Monday, Dec. 09, 1974

One Man, Two Hearts

South African Surgeon Christiaan Neethling Barnard is a hard act to follow. Seven years ago this week, he performed history's first transplantation of a human heart. Last week he staged a surgical spectacular of about the same order: Barnard gave a patient a second heart and left the old one, or most of it, in place. For a while, at least, both hearts were working.

The patient was Ivan Taylor, 58, an engineer who entered Cape Town's Groote Schuur Hospital early in November. "He was in a hell of a mess," says Barnard. "Absolutely a desperate man." The problem was that the patient's heart was not all of a piece. Of its two heavy-duty pumping chambers, the right ventricle was strong and driving blood efficiently to the lungs; it was the left ventricle, which propels oxygenated blood to the arterial system, that was diseased and failing. Christiaan and his surgeon brother Marius decided that what Taylor needed was an assistant left heart. Then they waited for one to become available.

Desperate Condition. The source, as usual, was the victim of a traffic accident. Ten-year-old Jennifer Schrikker was killed by a car, and her mother gave permission for the surgeons to use the child's heart. During the transplant-implant operation, which began at midnight and lasted five hours, Taylor was on the heart-lung machine, which maintains the patient's circulation, allowing his own heart to be stopped during the delicate operation. Only then did Barnard discover how desperate his condition had been: "His left ventricle was nothing but a bag of fibrous tissue." Barnard cut away 45% of this diseased heart muscle, partly to make room for the implant. He placed the donor heart piggyback on Taylor's own, left side to left side, and cut silver-dollar-size holes in the left atrium (upper chamber) of each. Then he stitched the two hearts together and shunted the aorta from the donor heart into Taylor's aorta.
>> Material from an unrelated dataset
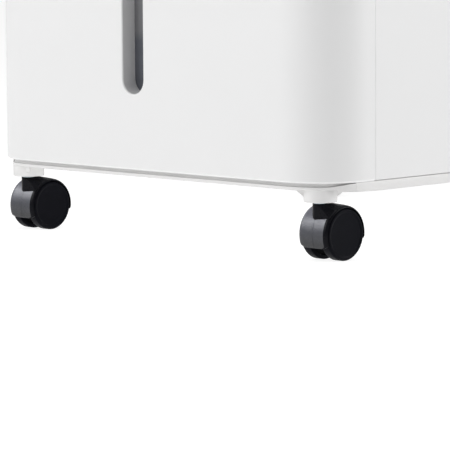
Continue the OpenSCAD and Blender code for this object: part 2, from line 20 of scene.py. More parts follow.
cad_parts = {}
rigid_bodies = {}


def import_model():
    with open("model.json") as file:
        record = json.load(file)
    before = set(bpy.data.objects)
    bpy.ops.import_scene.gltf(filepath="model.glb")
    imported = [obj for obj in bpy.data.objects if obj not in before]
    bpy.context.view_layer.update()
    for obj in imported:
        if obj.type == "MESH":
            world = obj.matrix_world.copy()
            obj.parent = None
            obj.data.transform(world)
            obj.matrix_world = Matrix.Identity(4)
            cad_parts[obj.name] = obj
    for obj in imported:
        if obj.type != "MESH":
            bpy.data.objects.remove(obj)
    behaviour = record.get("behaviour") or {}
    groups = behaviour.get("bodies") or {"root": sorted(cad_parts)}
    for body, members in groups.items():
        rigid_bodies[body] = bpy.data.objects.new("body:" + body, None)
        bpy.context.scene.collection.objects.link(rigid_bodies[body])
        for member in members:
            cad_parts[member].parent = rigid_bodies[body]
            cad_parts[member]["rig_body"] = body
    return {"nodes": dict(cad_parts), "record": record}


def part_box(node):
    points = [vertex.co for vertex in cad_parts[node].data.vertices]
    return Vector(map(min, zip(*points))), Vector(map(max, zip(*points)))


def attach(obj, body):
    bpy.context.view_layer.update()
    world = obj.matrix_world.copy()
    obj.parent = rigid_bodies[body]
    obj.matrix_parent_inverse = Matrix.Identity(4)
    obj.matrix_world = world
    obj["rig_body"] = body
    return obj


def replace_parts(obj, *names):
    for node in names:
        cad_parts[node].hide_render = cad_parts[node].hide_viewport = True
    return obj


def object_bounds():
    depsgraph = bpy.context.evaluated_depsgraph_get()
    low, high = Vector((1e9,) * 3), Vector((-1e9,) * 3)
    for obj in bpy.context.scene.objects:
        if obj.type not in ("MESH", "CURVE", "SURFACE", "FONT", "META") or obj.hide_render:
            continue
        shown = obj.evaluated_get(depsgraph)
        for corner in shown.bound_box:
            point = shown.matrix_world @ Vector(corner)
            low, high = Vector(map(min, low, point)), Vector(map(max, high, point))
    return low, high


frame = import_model()
CAD_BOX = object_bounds()

LOG = logging.getLogger("dehumidifier")
MM = 0.001
SHARP_EDGE = math.radians(40)  # the least angle of an edge that is rounded by hand
CREASE = math.radians(38)  # edges sharper than this are drawn sharp

Point = tuple[float, float, float]
Pair = tuple[float, float]
Colour = tuple[float, float, float]


# ---------------------------------------------------------------- finishes


class Pattern(Enum):
    """Which procedural pattern gives a surface its relief."""

    SKIN = "fine moulded skin"
    LEATHER = "pebbled grain"
    BRUSHED = "fine lines along one axis"
    SPANGLE = "zinc crystals"


class Graph:
    """A material and the few node moves that the finishes need."""

    def __init__(self, name: str) -> None:
        """Starts a material with one Principled shader.

        Args:
            name: The material's name.
        """
        self.material = bpy.data.materials.new(name)
        self.material.use_nodes = True
        self.tree = self.material.node_tree
        self.tree.nodes.clear()
        self.shader = self.tree.nodes.new("ShaderNodeBsdfPrincipled")
        self.out = self.tree.nodes.new("ShaderNodeOutputMaterial")
        self.join(self.shader.outputs["BSDF"], self.out.inputs["Surface"])
        self.coords = self.tree.nodes.new("ShaderNodeTexCoord").outputs["Object"]

    def join(self, source: bpy.types.NodeSocket, target: bpy.types.NodeSocket) -> None:
        """Links two sockets."""
        self.tree.links.new(source, target)

    def set(self, **values: object) -> None:
        """Sets sockets of the shader, named with underscores for spaces.

        Args:
            **values: A value for each socket.
        """
        for name, value in values.items():
            self.shader.inputs[name.replace("_", " ")].default_value = value

    def stretched(self, stretch: Point) -> bpy.types.NodeSocket:
        """Coordinates scaled by a factor along each axis.

        Args:
            stretch: The three factors.

        Returns:
            The socket with the scaled coordinates.
        """
        node = self.tree.nodes.new("ShaderNodeMapping")
        node.inputs["Scale"].default_value = stretch
        self.join(self.coords, node.inputs["Vector"])
        return node.outputs["Vector"]

    def noise(self, size: float, detail: float = 3.0, stretch: Point = (1, 1, 1)) -> bpy.types.NodeSocket:
        """Smooth noise.

        Args:
            size: The width of one blotch.
            detail: Octaves of finer noise.
            stretch: Factors that squeeze the blotches along each axis.

        Returns:
            The noise value, about 0 to 1.
        """
        node = self.tree.nodes.new("ShaderNodeTexNoise")
        node.inputs["Scale"].default_value = 1.0 / size
        node.inputs["Detail"].default_value = detail
        self.join(self.stretched(stretch), node.inputs["Vector"])
        return node.outputs["Fac"]

    def cells(self, size: float, feature: str = "F1", stretch: Point = (1, 1, 1)) -> bpy.types.Node:
        """Voronoi cells.

        Args:
            size: The width of one cell.
            feature: Blender's name of the distance that is measured.
            stretch: Factors that squeeze the cells along each axis.

        Returns:
            The Voronoi node.
        """
        node = self.tree.nodes.new("ShaderNodeTexVoronoi")
        node.feature = feature
        node.inputs["Scale"].default_value = 1.0 / size
        self.join(self.stretched(stretch), node.inputs["Vector"])
        return node

    def spread(self, source: bpy.types.NodeSocket, low: float, high: float,
               start: float = 0.3, end: float = 0.7) -> bpy.types.NodeSocket:
        """Maps a value from one span to another.

        Args:
            source: The value.
            low: Result at start.
            high: Result at end.
            start: Value that gives low.
            end: Value that gives high.

        Returns:
            The mapped value, held between low and high.
        """
        node = self.tree.nodes.new("ShaderNodeMapRange")
        for name, value in (("From Min", start), ("From Max", end), ("To Min", low), ("To Max", high)):
            node.inputs[name].default_value = value
        self.join(source, node.inputs["Value"])
        return node.outputs["Result"]

    def blend(self, share: bpy.types.NodeSocket, first: Colour, second: Colour) -> bpy.types.NodeSocket:
        """Mixes two colours.

        Args:
            share: 0 for the first colour and 1 for the second.
            first: First colour.
            second: Second colour.

        Returns:
            The mixed colour.
        """
        node = self.tree.nodes.new("ShaderNodeMix")
        node.data_type = "RGBA"
        self.join(share, node.inputs[0])
        node.inputs[6].default_value = (*first, 1.0)
        node.inputs[7].default_value = (*second, 1.0)
        return node.outputs[2]

    def ramp(self, share: bpy.types.NodeSocket,
             stops: Sequence[tuple[float, Colour]]) -> bpy.types.NodeSocket:
        """A colour ramp.

        Args:
            share: The place on the ramp.
            stops: Places and their colours, from low to high.

        Returns:
            The colour at that place.
        """
        node = self.tree.nodes.new("ShaderNodeValToRGB")
        points = node.color_ramp.elements
        while len(points) < len(stops):
            points.new(1.0)
        for point, (place, colour) in zip(points, stops):
            point.position = place
            point.color = (*colour, 1.0)
        self.join(share, node.inputs["Fac"])
        return node.outputs["Color"]

    def height(self) -> bpy.types.NodeSocket:
        """The Z coordinate."""
        node = self.tree.nodes.new("ShaderNodeSeparateXYZ")
        self.join(self.coords, node.inputs["Vector"])
        return node.outputs["Z"]

    def relief(self, source: bpy.types.NodeSocket, depth: float) -> None:
        """Adds a relief on top of those that the shader already has.

        Args:
            source: The height, 0 to 1.
            depth: The height of 1.
        """
        node = self.tree.nodes.new("ShaderNodeBump")
        node.inputs["Distance"].default_value = depth
        node.inputs["Strength"].default_value = 1.0
        self.join(source, node.inputs["Height"])
        target = self.shader.inputs["Normal"]
        if target.is_linked:
            self.join(target.links[0].from_socket, node.inputs["Normal"])
        self.join(node.outputs["Normal"], target)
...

The rationale was clear: oxygenated blood from the lungs would flow naturally into the patient's left atrium, and some from there to his repaired left ventricle for. pumping to the rest of his body. Some would also flow into the donor heart's left atrium and its left ventricle, where the child's young, muscular pumping chamber would give the patient's heart a boost. No artificial pacemakers were used, so the two hearts kept beating at their own rates; the child donor's, without connections to the nervous system, pulsed faster than the patient's own. "We're working on developing a pacemaker to synchronize them," said Barnard. "We'll pick up the impulse from the one heart and stimulate the other with that, so the two will beat synchronously."

There were other problems. The patient suffered a mild stroke while he was on the heart-lung machine, but Barnard was confident that it would do no permanent harm. Not to be brushed aside so lightly was the possibility of an immune reaction, the mechanism by which the system tends to reject any intruding foreign body, especially protein. Ebullient as usual, Barnard was hoping that with what has been learned since 1967, the immune mechanism might be controlled so that the donor heart would not be rejected.* Even if rejection occurred and the donor heart had to be removed, he contended, the patient's own repaired heart, after its rest, might be able to take over and do the job necessary to keep the patient alive. Other heart-transplant surgeons, burned by past experience, were not so optimistic.

But they gave Barnard credit for another imaginative innovation.

"The longest-surviving heart-transplant patient, Indianapolis Schoolteacher Louis Russell, 49, died last week, six years and three months after receiving a donor heart at the Medical College of Virginia Hospitals in Richmond. Extremely active as teacher, public speaker and counselor of heart-disease patients, Russell had suffered only minor rejection problems, but became ill two months ago with a disturbance of heart rhythm that could not be corrected with artificial pacemakers.